Des décrets successifs dépouillèrent les tribunaux de leurs plus importantes attributions, pour en revêtir les arbitres. Cette même Loi du 24 Août 1790 confia à des arbitres pris parmi les parens, amis ou voisins des parties, la décision des contestations entre mari et femme, père et fils, grand'père et petit-fils, frères et sœurs, oncles et neveux, alliés aux mêmes degrés, pupilles et tuteurs. La Loi du 20 Septembre 1792, qui introduisit le divorce, chargea ces mêmes arbitres de prononcer sur les demandes en divorce pour cause déterminée. D'autres lois renvoyèrent à des arbitres, et les difficultés sur les procès en partage des biens communaux, et les contestations auxquelles donneraient lieu les lois nouvelles sur les successions (1).

Dans cette manie d'arbitrage, on alla plus loin; le mot de juge cessa d'être un terme légal; on ne reconnut plus que des arbitres volontaires ou des arbitres publics, selon qu'ils étaient nommés par les parties ou par les assemblées électorales (2).

Cette contagion nous atteignit. Au tribunal de l'Audience, une loi éphémère (3) substitua des arbitres forcés. L'office du Juge de paix se bornait à constater le choix des parties, et à nommer un arbitre pour les défaillans.

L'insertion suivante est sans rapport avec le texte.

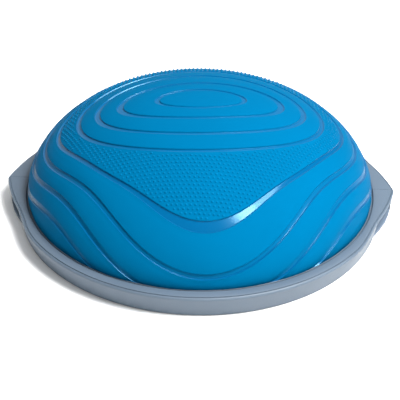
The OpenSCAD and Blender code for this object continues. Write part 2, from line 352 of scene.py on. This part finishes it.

L'expérience mit bientôt à découvert les vices de ce système, et une voix générale accusa l'imprévoyance du législateur. De toutes parts on citait en France des sentences arbitrales où les lois avaient été impudemment violées, les intérêts les plus sacrés compromis; où des

(1) Décrets du 10 Juin 1793, du 17 Nivôse an II, etc.

(2) Constitution de 1793.

(3) Loi du 27 Juillet 1794.

arbitres ignorans, pusillanimes, subornés, n'avaient écouté que leurs préjugés, la crainte ou la faveur. Deux ans de règne suffirent à l'arbitrage forcé pour accumuler plus d'abus que n'en avait présenté l'ordre judiciaire dans une longue suite d'années.

Enfin, les tribunaux de famille et l'arbitrage forcé furent supprimés (1), et nous détruisîmes à notre tour l'œuvre d'une imitation servile.

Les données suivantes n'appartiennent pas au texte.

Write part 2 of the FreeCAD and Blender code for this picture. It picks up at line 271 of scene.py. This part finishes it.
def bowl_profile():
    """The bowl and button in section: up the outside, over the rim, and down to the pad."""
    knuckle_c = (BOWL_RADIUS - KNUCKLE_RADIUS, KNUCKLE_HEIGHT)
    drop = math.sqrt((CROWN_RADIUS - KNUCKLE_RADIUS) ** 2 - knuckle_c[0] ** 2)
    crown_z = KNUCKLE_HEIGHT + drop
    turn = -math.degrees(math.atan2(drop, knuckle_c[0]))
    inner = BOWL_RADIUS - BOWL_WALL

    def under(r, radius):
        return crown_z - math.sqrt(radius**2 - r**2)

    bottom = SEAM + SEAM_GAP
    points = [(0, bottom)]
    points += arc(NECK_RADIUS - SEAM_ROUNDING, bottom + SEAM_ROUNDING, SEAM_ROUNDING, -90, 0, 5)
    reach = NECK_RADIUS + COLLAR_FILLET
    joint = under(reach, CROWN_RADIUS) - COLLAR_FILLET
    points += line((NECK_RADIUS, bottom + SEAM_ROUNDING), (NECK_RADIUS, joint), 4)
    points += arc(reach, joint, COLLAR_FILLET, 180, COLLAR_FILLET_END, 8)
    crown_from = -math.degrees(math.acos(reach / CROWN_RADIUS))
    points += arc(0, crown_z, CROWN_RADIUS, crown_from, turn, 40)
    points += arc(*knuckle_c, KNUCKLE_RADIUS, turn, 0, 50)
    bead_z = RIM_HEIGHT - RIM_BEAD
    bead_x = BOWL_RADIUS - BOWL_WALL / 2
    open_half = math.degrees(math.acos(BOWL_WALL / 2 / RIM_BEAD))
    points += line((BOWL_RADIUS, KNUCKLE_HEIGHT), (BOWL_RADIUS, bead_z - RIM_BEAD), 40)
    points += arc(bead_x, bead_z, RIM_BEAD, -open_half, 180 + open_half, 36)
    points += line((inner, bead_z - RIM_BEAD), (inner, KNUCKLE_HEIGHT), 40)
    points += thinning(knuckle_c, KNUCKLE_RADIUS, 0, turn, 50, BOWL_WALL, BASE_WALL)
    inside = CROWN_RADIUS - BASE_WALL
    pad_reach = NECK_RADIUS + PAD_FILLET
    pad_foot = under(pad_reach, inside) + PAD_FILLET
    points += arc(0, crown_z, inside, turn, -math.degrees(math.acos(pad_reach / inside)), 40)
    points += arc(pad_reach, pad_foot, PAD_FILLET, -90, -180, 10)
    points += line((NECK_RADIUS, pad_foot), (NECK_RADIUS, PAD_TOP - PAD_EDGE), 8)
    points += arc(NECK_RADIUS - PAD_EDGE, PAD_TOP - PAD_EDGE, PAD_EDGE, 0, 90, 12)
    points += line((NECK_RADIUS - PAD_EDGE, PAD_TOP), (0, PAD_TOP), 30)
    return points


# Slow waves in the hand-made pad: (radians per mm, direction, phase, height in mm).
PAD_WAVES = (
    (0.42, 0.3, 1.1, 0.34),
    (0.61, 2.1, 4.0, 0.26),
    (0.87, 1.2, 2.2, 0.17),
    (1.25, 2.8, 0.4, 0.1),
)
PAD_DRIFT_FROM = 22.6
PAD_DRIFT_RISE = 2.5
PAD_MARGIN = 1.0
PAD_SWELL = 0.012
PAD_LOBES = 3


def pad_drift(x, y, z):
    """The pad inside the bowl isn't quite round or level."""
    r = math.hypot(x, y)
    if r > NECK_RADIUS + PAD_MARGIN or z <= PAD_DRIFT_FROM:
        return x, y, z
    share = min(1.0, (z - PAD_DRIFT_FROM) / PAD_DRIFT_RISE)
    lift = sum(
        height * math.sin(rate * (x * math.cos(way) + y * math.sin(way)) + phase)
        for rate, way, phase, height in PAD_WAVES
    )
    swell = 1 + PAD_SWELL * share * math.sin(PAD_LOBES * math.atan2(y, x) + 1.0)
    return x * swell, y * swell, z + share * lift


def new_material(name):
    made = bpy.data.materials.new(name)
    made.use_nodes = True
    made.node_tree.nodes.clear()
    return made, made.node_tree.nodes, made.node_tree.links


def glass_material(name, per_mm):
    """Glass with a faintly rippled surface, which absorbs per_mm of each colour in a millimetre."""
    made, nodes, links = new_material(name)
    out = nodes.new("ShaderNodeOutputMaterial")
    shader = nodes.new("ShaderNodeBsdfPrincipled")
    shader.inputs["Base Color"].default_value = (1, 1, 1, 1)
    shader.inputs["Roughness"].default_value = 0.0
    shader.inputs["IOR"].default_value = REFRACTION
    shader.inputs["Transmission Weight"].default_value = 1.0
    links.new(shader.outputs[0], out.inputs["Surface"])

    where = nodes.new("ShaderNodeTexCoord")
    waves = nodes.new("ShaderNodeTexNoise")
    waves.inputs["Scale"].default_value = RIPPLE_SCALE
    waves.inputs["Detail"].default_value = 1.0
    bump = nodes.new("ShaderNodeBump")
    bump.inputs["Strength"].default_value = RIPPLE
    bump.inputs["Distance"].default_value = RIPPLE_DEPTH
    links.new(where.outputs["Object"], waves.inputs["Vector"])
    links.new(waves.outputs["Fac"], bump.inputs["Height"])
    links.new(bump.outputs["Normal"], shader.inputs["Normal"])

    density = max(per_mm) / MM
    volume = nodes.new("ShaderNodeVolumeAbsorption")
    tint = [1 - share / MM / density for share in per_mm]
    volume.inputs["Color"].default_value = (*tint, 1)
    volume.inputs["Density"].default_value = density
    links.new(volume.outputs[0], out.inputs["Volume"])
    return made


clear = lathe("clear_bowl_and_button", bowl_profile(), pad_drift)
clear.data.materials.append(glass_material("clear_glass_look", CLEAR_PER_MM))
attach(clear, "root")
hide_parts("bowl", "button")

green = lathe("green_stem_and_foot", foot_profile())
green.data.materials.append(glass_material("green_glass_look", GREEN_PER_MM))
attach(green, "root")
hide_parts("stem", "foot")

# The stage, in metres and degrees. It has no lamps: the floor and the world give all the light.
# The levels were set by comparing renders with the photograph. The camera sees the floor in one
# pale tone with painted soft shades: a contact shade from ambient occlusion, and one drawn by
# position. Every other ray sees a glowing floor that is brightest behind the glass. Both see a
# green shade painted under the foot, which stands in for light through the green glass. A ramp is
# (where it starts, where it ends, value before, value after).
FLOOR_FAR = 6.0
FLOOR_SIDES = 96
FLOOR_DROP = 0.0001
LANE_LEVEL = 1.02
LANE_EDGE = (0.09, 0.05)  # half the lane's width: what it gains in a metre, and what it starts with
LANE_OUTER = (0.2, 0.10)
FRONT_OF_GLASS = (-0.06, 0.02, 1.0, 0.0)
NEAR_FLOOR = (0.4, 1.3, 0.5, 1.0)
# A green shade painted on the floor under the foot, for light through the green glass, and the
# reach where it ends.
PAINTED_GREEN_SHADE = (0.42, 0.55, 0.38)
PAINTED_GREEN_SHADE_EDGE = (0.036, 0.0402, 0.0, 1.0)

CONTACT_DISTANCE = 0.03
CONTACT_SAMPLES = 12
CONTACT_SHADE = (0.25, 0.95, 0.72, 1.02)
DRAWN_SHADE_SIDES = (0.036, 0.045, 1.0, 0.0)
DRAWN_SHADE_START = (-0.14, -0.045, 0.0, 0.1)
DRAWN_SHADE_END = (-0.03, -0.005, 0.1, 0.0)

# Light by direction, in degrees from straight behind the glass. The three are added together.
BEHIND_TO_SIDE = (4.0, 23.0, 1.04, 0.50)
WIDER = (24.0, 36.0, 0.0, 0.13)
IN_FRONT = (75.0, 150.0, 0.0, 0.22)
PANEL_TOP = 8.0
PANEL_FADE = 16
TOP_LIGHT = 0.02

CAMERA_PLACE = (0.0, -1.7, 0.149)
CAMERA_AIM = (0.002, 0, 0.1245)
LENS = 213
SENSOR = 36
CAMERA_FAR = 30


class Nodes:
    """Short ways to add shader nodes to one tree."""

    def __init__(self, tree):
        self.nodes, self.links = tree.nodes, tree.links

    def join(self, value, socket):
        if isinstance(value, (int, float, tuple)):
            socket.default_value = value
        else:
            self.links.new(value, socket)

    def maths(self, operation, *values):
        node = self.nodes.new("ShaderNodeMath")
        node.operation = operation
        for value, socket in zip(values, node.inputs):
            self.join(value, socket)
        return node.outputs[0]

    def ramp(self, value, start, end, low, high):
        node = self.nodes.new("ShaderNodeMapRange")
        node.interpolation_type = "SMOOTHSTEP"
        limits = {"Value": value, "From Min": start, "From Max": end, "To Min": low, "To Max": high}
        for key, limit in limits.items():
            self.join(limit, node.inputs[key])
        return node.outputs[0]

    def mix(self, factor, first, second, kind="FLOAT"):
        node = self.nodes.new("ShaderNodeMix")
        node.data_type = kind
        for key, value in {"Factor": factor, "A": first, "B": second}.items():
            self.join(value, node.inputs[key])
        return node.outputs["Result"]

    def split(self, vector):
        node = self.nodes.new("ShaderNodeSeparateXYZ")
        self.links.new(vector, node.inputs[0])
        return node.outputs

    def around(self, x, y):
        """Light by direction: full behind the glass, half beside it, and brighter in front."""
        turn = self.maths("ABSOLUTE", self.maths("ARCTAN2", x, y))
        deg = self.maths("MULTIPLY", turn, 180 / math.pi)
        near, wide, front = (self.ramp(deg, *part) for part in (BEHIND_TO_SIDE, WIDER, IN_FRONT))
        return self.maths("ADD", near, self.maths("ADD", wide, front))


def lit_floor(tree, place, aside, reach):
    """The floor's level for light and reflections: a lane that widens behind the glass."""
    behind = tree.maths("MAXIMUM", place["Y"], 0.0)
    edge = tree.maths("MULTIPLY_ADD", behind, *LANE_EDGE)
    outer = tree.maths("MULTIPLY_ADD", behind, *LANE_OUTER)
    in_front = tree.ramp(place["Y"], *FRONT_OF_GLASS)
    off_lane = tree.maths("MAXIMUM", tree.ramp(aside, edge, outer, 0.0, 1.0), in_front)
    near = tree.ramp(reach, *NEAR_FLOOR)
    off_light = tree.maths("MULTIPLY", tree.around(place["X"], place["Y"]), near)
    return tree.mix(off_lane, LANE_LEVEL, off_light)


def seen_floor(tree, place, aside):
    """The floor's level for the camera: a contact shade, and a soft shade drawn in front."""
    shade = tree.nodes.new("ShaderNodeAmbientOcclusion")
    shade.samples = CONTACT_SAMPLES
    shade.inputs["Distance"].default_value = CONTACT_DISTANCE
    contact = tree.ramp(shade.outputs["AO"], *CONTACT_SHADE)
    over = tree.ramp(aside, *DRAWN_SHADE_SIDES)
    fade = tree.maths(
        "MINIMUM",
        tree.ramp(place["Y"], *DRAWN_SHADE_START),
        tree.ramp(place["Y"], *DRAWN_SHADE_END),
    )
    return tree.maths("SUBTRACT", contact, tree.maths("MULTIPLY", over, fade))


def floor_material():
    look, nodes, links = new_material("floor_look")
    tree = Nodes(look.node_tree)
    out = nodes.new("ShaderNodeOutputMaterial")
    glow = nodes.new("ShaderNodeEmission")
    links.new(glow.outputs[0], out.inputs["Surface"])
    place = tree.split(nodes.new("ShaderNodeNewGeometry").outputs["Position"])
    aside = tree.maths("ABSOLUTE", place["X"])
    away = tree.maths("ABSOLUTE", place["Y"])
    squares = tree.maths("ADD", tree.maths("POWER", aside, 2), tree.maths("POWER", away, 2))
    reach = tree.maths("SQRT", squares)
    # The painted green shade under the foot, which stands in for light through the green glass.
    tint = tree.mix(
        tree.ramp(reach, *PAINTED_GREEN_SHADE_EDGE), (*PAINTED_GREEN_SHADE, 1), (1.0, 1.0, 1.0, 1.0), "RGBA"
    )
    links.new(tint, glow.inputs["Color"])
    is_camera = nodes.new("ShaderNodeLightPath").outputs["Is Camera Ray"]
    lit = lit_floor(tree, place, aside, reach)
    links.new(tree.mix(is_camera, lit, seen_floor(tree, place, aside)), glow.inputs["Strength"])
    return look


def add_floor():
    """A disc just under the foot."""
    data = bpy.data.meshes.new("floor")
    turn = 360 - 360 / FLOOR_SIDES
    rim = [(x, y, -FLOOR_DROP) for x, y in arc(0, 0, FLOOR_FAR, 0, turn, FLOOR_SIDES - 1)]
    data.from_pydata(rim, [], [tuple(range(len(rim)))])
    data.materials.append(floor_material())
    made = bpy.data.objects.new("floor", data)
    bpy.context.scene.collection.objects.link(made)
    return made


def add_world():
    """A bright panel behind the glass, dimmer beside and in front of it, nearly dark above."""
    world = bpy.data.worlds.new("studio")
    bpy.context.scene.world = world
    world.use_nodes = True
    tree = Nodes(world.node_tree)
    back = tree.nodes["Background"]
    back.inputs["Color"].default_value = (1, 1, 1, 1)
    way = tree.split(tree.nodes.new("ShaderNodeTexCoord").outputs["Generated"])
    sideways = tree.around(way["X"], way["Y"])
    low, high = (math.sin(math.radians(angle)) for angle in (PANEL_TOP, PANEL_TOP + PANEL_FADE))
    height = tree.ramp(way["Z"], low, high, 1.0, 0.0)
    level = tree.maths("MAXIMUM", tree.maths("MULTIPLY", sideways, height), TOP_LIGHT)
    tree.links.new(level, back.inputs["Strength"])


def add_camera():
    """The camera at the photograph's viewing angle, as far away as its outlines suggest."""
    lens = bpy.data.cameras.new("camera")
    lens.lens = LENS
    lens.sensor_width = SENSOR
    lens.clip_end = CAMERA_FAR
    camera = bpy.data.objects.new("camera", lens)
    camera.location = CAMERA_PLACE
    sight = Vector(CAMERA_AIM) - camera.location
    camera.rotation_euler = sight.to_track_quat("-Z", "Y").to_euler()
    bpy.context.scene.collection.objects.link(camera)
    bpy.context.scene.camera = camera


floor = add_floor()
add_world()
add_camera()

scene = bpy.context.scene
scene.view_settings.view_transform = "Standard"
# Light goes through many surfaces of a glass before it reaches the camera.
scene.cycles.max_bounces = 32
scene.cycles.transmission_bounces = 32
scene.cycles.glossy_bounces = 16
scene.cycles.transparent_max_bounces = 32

L'impression de ces funestes effets subsistait encore lorsque le Code de Procédure parut. On ne sut pas distinguer le mal qu'avait fait l'arbitrage forcé, du bien que pouvait produire l'arbitrage libre. On les confondit dans la même défaveur; on oublia la recommandation de l'Assemblée constituante; et si l'on n'alla pas jusqu'à décréter l'entière abolition de l'arbitrage, du moins on chercha à le rendre moins facile et plus rare, par les formes qu'on y introduisit. Toutes les dispositions de ce Code respirent, en quelque sorte, la haine des compromis, et décèlent le désir secret d'en anéantir l'usage. (2)

Le Code de Commerce, postérieur d'un an au Code de Procédure, maintint la disposition de l'Ordonnance de 1673, qui exigeait que toute contestation entre associés, pour raison de leur société, fût jugée par des arbitres; il dégagea, en partie, ce genre d'arbitrage des formes compliquées et vicieuses du Code de Procédure. (3)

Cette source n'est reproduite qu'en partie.